The solid-line “loops” are then the change in position of the atmospheres of KELT-1b and WASP-43b around their orbits. At some phases we see their “day” side, heated by the flux of their star, and at others we see their cooler “night” side.
The blue line is the track where something would lie if there were no clouds in its atmosphere. The fact that KELT-1b’s loop doesn’t follow the blue track, but moves significantly right (to cooler colours) implies that the night side of the brown dwarf must be cloudy. The night side of WASP-43b, however, appears to be less cloudy, according to its track.
Here are the same plots for two more planets:
The plot for WASP-19b shows a loop with a marked excursion to the right, suggesting a cloudy night side to the planet. For WASP-18b, however, the loop follows a trajectory nearer the blue “no cloud” track, suggesting a clearer atmosphere.
NASA JPL have put out a press release about ultra-hot Jupiters including WASP-18b, WASP-103b and WASP-121b.
The work, led by Vivien Parmentier, used the Spitzer and Hubble space telescopes to study how the planets’ atmospheres change from the irradiated day side to the cooler night side.
“Due to strong irradiation on the planet’s daysides, temperatures there get so intense that water molecules are completely torn apart. […] fierce winds may blow the sundered water molecules into the planets’ nightside hemispheres. On the cooler, dark side of the planet, the atoms can recombine into molecules and condense into clouds, all before drifting back into the dayside to be splintered again.”
Simulated views of the ultrahot Jupiter WASP-121b show what the planet might look like to the human eye from five different vantage points, illuminated to different degrees by its parent star. (Credit: NASA/JPL-Caltech/Vivien Parmentier/Aix-Marseille University)
“With these studies, we are bringing some of the century-old knowledge gained from studying the astrophysics of stars, to the new field of investigating exoplanetary atmospheres,” said Parmentier.
Harvard’s CfA have also produced a press release on the work, focusing on the analysis of WASP-103b led by Laura Kreidberg.
“A crucial observational advance by Kreidberg and her team was that they observed the planet for an entire orbit, enabling them to map the climate at every longitude and derive detailed information about the temperatures on the planet’s dayside and nightside. This is only the second time that such a complete exoplanet observation has been performed with HST.”

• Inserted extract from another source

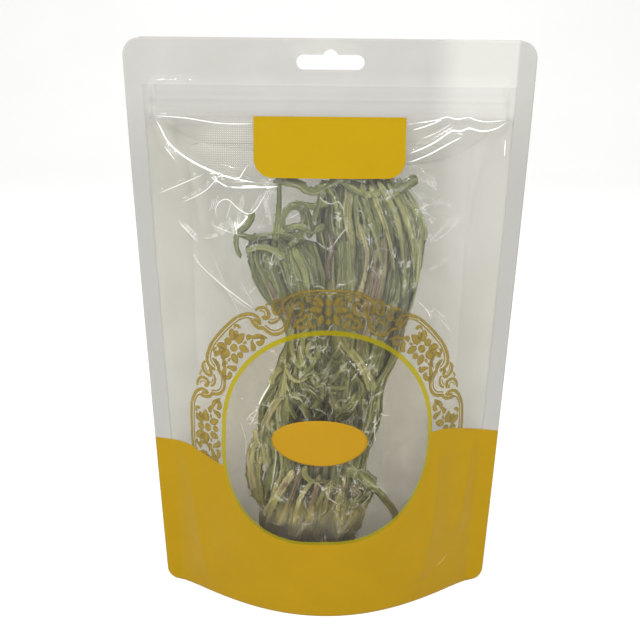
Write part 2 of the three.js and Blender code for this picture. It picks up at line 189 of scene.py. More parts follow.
class Level:
    """An output of a recipe's node."""

    def __init__(self, recipe, socket):
        self.recipe, self.socket = recipe, socket

    def math(self, operation, *others):
        inputs = {f"_{k}": value for k, value in enumerate((self, *others))}
        return self.recipe.add("Math", {"operation": operation}, **inputs)

    def __add__(self, other):
        return self.math("ADD", other)

    def __sub__(self, other):
        return self.math("SUBTRACT", other)

    def __rsub__(self, other):
        return self.recipe.add("Math", {"operation": "SUBTRACT"}, _0=other, _1=self)

    def __mul__(self, other):
        return self.math("MULTIPLY", other)

    def __truediv__(self, other):
        return self.math("DIVIDE", other)

    def __pow__(self, other):
        return self.math("POWER", other)

    def __abs__(self):
        return self.math("ABSOLUTE")

    def root(self):
        return self.math("SQRT")

    def at_least(self, other):
        return self.math("MAXIMUM", other)

    def between(self, low, high):
        """0 below low, 1 above high, and smooth in between."""
        return self.recipe.add("MapRange", {"interpolation_type": "SMOOTHSTEP"}, Value=self,
                               From_Min=low, From_Max=high)


class Recipe:
    """A material under construction."""

    def __init__(self, name):
        self.material = bpy.data.materials.new(name)
        self.material.use_nodes = True
        self.tree = self.material.node_tree
        self.tree.nodes.clear()
        self.end = self.tree.nodes.new("ShaderNodeOutputMaterial")

    def add(self, kind, settings=None, pick=0, **sockets):
        node = self.tree.nodes.new("ShaderNode" + kind)
        for key, value in (settings or {}).items():
            setattr(node, key, value)
        for key, value in sockets.items():
            socket = node.inputs[int(key[1:]) if key[0] == "_" else key.replace("_", " ")]
            if isinstance(value, Level):
                self.tree.links.new(value.socket, socket)
            else:
                socket.default_value = (*value, 1) if socket.type == "RGBA" else value
        return Level(self, node.outputs[pick])

    def parts(self, vector):
        """A vector's three numbers."""
        first = self.add("SeparateXYZ", Vector=vector)
        return [Level(self, output) for output in first.socket.node.outputs]

    def read(self, name):
        """What a mesh notes for each point: as a vector, and as its three numbers."""
        vector = self.add("Attribute", {"attribute_name": name}, "Vector")
        return [vector, *self.parts(vector)]

    def place(self):
        return self.add("TexCoord", pick="Object")

    def mix(self, share, first, second):
        """Colours, mixed."""
        return self.add("Mix", {"data_type": "RGBA"}, 2, _0=share, _6=first, _7=second)

    def blend(self, share, first, second):
        """Shaders, mixed."""
        return self.add("MixShader", _0=share, _1=first, _2=second)

    def noise(self, place, scale, detail=2.0, stretch=(1, 1, 1)):
        spread = self.add("Mapping", Vector=place, Scale=stretch)
        return self.add("TexNoise", Vector=spread, Scale=scale, Detail=detail)

    def bump(self, height, distance, strength=1.0):
        return self.add("Bump", Strength=strength, Distance=distance, Height=height)

    def solid(self, colour, rough, **more):
        return self.add("BsdfPrincipled", Base_Color=colour, Roughness=rough, **more)

    def clear(self, tint=(1, 1, 1)):
        return self.add("BsdfTransparent", Color=tint)

    def done(self, shader):
        self.tree.links.new(shader.socket, self.end.inputs["Surface"])
        return self.material


def dress(piece, *finishes):
    for finish in finishes:
        piece.data.materials.append(finish)


def floor_finish():
    r = Recipe("pale floor")
    tone = r.mix(r.noise(r.place(), 3.0), (0.86, 0.86, 0.85), (0.9, 0.9, 0.89))
    return r.done(r.solid(tone, 0.8))


dress(floor, floor_finish())
print("floor finish ready")

# %% [markdown]
# ## The pouch's form
# A stand-up pouch is two flat panels that are welded at their sides and pushed apart below by
# a folded base. Its form is a formula: half the space between the panels, by how far across
# and how high a point is. The same formula made the solids, so the films fit them. It works on
# whole arrays, because a film has tens of thousands of points.

# %% Form of the pouch
HEIGHT = 300.0
SIDE_SEAL = 8.5
CAVITY_TOP = 265.0
HALF_DEPTH = 34
SLOT_CENTRE = 289.0


def half_width(z):
    return 100 - 9 * np.clip(1 - z / HEIGHT, 0, 1) ** 1.3


def cavity_half(z):
    return half_width(z) - SIDE_SEAL


def across(x, z):
    """-1 and 1 at the side seals."""
    return x / cavity_half(z)


def fill_depth(x, z):
    s = np.clip(np.abs(across(x, z)), 0, 1)
    swell = HALF_DEPTH * np.clip(1 - (np.clip(z, 0, None) / CAVITY_TOP) ** 2.2, 0, 1) ** 0.8
    return swell * (1 - s * s) ** (1.15 + 0.75 * z / HEIGHT)


def hill(value, centre, width):
    return np.exp(-(((value - centre) / width) ** 2))


def smooth_step(value):
    value = np.clip(value, 0, 1)
    return value * value * (3 - 2 * value)


def panel_depth(x, z):
    """Half the space in the pouch, where the zip's tapes hold the panels a little apart too,
    with soft lines over their ribs."""
    ends = smooth_step((89.5 - np.abs(x)) / 5)
    tape = np.minimum(smooth_step((z - 254) / 10), smooth_step((284 - z) / 9))
    ribs = 0.42 * hill(z, 271.6, 1.0) + 0.15 * hill(z, 266.2, 0.8) + 0.28 * hill(z, 278.3, 0.9)
    return np.maximum(fill_depth(x, z), ends * (1.72 * tape + ribs))


print("depth at the base:", round(float(fill_depth(0.0, 0.0)), 1), "mm")

# %% [markdown]
# ## Folds in the film
# Tight film folds from its upper corners, where the flat header meets the full cavity. A fold
# is a line of points: the film stands highest on the line and drops away on both sides, so the
# crest is sharp. Waves of several lengths, added up, give the slack between the folds.

# %% Folds and waves


def points_in(text):
    """Points written as 1,2 3,4 and so on."""
    return [tuple(map(float, point.split(","))) for point in text.split()]


def rows_in(text):
    """A table's rows: each has its numbers, a colon and its points, which come first here."""
    rows = [row.split(":") for row in text.strip().splitlines()]
    return [(points_in(points), *map(float, numbers.split())) for numbers, points in rows]


def rounded(points):
    """Cuts the corners of a line of points twice, so that it bends softly."""
    line = np.array(points, float)
    for _ in range(2):
        near = line[:-1] * 0.75 + line[1:] * 0.25
        far = line[:-1] * 0.25 + line[1:] * 0.75
        corners = np.stack([near, far], 1).reshape(-1, 2)[1:-1]
        line = np.vstack([line[:1], corners, line[-1:]])
    return line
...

Star spots are cooler regions of a star’s surface, caused by magnetic activity, and emit less light. If a planet transits across a spot it blocks less light, and so we see a slight rise, a bump, in the transit profile.
On the left (in blue) is a transit from a new paper by Espinoza et al, who have observed transits of WASP-19b with the Magellan telescope. A clear bump is seen, indicating that the planet passed over a cooler spot.
On the right (in red), however, is another transit showing a clear dip compared to the expected transit lightcurve. This implies that during this transit the planet passed over a brighter region on the star. This is the first time such an event has been seen.
The authors deduce that the bright spot must have a size of about a quarter of the stellar radius and must be 100 K hotter than the rest of the star. Such regions are not seen on our own Sun.
The main point of the observations, however, was not studying spots but studying the planet’s atmosphere by recording how the transit depth changes with wavelength. Here is the state-of-play for the spectrum of WASP-19b, covering optical to infra-red wavelengths:
The red data-points are from the Hubble Space Telescope, showing a spectral feature, but the new data by Espinoza et al (white points) are consistent with a flat spectrum within the limits of the data.